O segundo aspecto a ser examinado, com base na análise do registo histórico das operações navais da ONU, é o tipo de gestão adoptado. A tabela 2 apresenta uma síntese das operações navais, classificadas em dois tipos de gestão: «mandatado pela ONU» e «controlado pela ONU»28. Essa classificação distingue a situação em que a ONU apenas emite as resoluções, deixando o controlo das operações por conta dos estados ou organizações regionais envolvidos(as) (mandatado pela ONU) e a situação em que a ONU assume o controlo directo das operações navais (controlado pela ONU).

 

Tabela 2 > Tipos de gestão da ONU

 

Como mostra a tabela 2, a ONU tem evitado a responsabilidade directa sobre as operações navais, transferindo esta responsabilidade para os estados, organizações regionais ou coligações (operações mandatadas pela ONU). Essa constatação coloca as operações navais numa situação oposta aos casos de operações em terra, cuja tendência tem sido o envolvimento directo do secretário-geral (operações controladas pela ONU). Só recentemente, no contexto da regionalização do peacekeeping, especialmente no continente africano, onde diversas operações de peacekeeping têm sido desenvolvidas sob o controlo das organizações regionais, começam a ser observadas operações mandatadas pela ONU também nas operações terrestres29.

É importante notar, porém, que as razões que levam à adopção do tipo de gestão «mandatado pela ONU» nas operações navais não são as mesmas que levam à adopção do mesmo tipo de gestão nas operações de peacekeeping regionalizadas. No caso das operações navais, a adopção dessa forma de gestão tem sido explicada por alguns analistas com base na negligência histórica da ONU quanto às questões de segurança no mar, devido a uma série de razões. Em primeiro lugar, a maioria dos conflitos ocorre em terra, o que naturalmente desloca o foco de atenção da ONU para o ambiente terrestre30. Além disso, o elemento da contribuição naval (o navio de guerra) é mais complexo do que o elemento da contribuição de terra (o soldado), uma vez que a «necessidade de sustentabilidade e de interoperabilidade tecnológica», no caso da marinha, apresenta dificuldades muito maiores do que no caso das forças de terra31. Desse modo, «a natureza especializada das forças navais e a concentração de meios navais em um pequeno número de estados» obrigam a ONU a ter que deixar a actividade naval sob encargo de terceiros32. Deve-se destacar, ainda, que a falta de um órgão na estrutura da ONU, especialmente dedicado às operações navais, é um factor adicional que favorece o predomínio da modalidade de gestão «mandatada pela ONU» nas operações navais33.

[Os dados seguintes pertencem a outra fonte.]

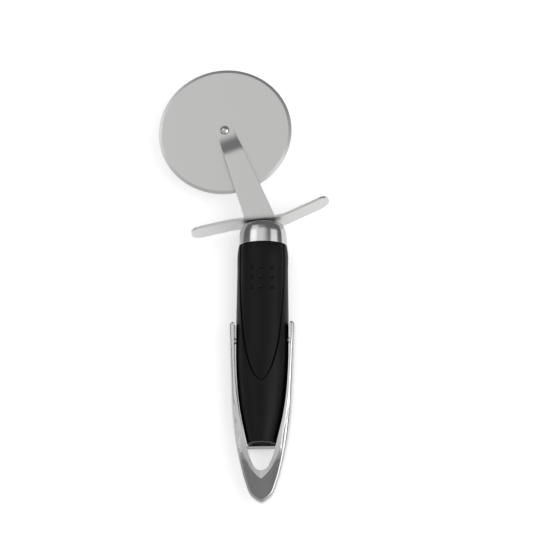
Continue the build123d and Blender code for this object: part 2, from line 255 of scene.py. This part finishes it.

O terceiro ponto a discutir com base no histórico das operações navais da ONU diz respeito à relação entre as operações navais e as operações de peacekeeping estabelecidas em terra. A tabela 3 classifica as operações navais da ONU em duas categorias: «autónomas» (casos em que as operações navais são independentes das operações terrestres) e «de apoio» (casos em que as operações navais são um apêndice de missões estabelecidas em terra ou apoiam os objectivos de comandos estabelecidos em terra).

 

Tabela 3 > Operações navais autónomas vs operações navais de apoio

 

Ao observar a tabela 3, o aspecto essencial a destacar é o único caso de operação naval autónoma da ONU: a interdição contra a Rodésia pela Royal Navy ao largo da costa de Moçambique (Beira Patrol), durante o período de 1965-1975. As demais accções navais foram realizadas em apoio a operações de peacekeeping estabelecidas em terra (indicadas na tabela através das siglas das missões da ONU colocadas entre parênteses). Mesmo nos casos em que se observam funções de peacekeeping tipicamente navais – presença (Egipto, golfo Pérsico, mar Adriático, Timor Leste) – as marinhas operaram como um braço de operações de peacekeeping em terra. Essa característica, já observada por alguns autores referidos na bibliografia sintetizada na primeira secção34, continua a predominar nas operações navais contemporâneas.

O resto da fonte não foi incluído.